Non-free (?) GLX code under GLX Public License and SGI Free Software Licence B

Carsten Agger agger at c.dk
Tue May 6 22:34:45 PDT 2008


James Cloos wrote:
>>>>>> >>>>>> "Daniel" == Daniel Stone <daniel at fooishbar.org> writes:
> >
> > Daniel> Yes, I was one of the people involved in those efforts on behalf
> > Daniel> of Debian, a few years ago (possibly six?).
> > Daniel> They pretty much went nowhere.
> >
> > Did the 1.1 version of the B license address its issues enough?
> >
> > (The web page referenced in the src says they modified the license
> >  to make it more friendly to FOSS.)
> >
No, not according to the FSF:

"The SGI Free Software License B, although its name says “free”, is not
a free software License. It has three major problems. 1. It restricts
its patent license to unmodified versions of the software. 2. It
terminates if your use of the software infringes copyrights or patents
which are not SGI's. This is problematic because it gives SGI grounds to
sue you even when you have done nothing to them. 3. The license requires
you to inform SGI of legal problems with the software.

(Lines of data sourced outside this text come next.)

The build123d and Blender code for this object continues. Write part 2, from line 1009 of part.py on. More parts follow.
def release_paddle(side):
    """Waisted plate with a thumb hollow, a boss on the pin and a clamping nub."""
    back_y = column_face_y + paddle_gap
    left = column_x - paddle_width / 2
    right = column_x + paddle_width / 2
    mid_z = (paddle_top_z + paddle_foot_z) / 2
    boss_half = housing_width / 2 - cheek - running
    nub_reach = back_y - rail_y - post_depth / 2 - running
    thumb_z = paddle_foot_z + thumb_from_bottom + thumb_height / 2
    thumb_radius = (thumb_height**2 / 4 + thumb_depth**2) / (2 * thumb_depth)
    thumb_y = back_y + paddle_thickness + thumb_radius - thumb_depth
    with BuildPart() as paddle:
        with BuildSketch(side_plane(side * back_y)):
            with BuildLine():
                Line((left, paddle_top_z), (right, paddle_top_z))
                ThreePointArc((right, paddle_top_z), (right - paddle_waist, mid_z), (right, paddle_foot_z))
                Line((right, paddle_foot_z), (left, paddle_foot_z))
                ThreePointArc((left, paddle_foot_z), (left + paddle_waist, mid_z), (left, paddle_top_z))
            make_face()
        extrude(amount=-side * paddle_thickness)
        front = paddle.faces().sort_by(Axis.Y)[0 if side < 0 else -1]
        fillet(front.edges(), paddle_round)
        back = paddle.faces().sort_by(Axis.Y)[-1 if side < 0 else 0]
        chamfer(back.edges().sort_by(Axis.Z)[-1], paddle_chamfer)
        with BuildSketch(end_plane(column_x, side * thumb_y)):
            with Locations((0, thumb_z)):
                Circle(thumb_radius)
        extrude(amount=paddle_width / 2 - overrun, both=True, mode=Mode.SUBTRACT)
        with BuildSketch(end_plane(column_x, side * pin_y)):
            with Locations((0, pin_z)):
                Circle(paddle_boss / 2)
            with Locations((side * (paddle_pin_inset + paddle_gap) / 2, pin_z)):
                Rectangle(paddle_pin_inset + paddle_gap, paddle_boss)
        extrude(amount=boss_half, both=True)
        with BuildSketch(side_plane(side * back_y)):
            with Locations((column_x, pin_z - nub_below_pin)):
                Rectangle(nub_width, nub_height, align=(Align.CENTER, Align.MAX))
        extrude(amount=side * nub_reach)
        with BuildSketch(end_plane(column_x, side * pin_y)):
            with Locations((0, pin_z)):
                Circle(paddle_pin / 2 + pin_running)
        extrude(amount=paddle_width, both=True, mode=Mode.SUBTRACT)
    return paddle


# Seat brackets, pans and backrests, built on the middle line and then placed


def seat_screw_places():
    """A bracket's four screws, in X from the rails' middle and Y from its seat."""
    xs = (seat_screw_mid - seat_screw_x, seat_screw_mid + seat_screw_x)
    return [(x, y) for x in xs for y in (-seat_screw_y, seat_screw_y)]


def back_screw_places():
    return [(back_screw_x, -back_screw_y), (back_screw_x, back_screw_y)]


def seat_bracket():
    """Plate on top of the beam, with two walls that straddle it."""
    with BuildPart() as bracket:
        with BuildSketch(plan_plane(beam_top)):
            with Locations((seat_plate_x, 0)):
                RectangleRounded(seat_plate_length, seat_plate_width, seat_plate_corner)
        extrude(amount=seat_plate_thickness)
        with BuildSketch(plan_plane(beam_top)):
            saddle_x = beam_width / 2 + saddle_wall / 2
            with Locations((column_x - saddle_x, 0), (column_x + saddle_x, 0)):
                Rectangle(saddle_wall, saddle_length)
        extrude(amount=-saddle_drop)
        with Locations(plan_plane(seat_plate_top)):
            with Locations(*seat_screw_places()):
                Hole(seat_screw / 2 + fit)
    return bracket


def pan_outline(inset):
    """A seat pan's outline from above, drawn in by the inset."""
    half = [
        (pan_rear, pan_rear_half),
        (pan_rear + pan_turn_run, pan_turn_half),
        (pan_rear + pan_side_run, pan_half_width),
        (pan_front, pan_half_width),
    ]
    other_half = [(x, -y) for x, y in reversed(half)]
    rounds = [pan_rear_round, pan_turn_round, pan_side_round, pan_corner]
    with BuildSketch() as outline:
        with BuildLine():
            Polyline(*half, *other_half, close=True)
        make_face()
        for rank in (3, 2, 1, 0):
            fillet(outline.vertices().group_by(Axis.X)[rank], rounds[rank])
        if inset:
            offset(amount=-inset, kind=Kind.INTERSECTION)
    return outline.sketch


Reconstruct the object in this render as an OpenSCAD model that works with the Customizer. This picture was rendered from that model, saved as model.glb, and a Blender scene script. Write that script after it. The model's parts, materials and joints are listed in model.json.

This violates
your privacy rights, and can conflict with professional confidentiality
requirements, such as attorney-client privilege."
http://www.gnu.org/licenses/license-list.html

These problems are also problems with the Debian Free Software
Guidelines, and as the Open Source definition is basicallly a refined
version of these, also with that.

The GLX Public License used in a limited number of files has similar
problems.

Daniel Stone wrote:

>> >> SGI have released other things in X under more permissive licenses, so
>> >> maybe they would want to do this with the GLX stuff also; the present
>> >> licensing makes their code problematic for many distributions, and I
>> >> suppose they originally published it so it could be used.
> >
> > Well, you'd have to convince their legal department that the cost (and
> > the cost will be non-trivial) would be worth it.  I'd imagine this would
> > be difficult.

Excuse my ignorance, but what are the nature of these costs? There's the
logistical costs of changing the files, communicating the changes,
updating the Web site, but is there more?

Do they have third party obligations which would mean they'd incur costs
(e.g., patent licensing problems) if they were to change the license?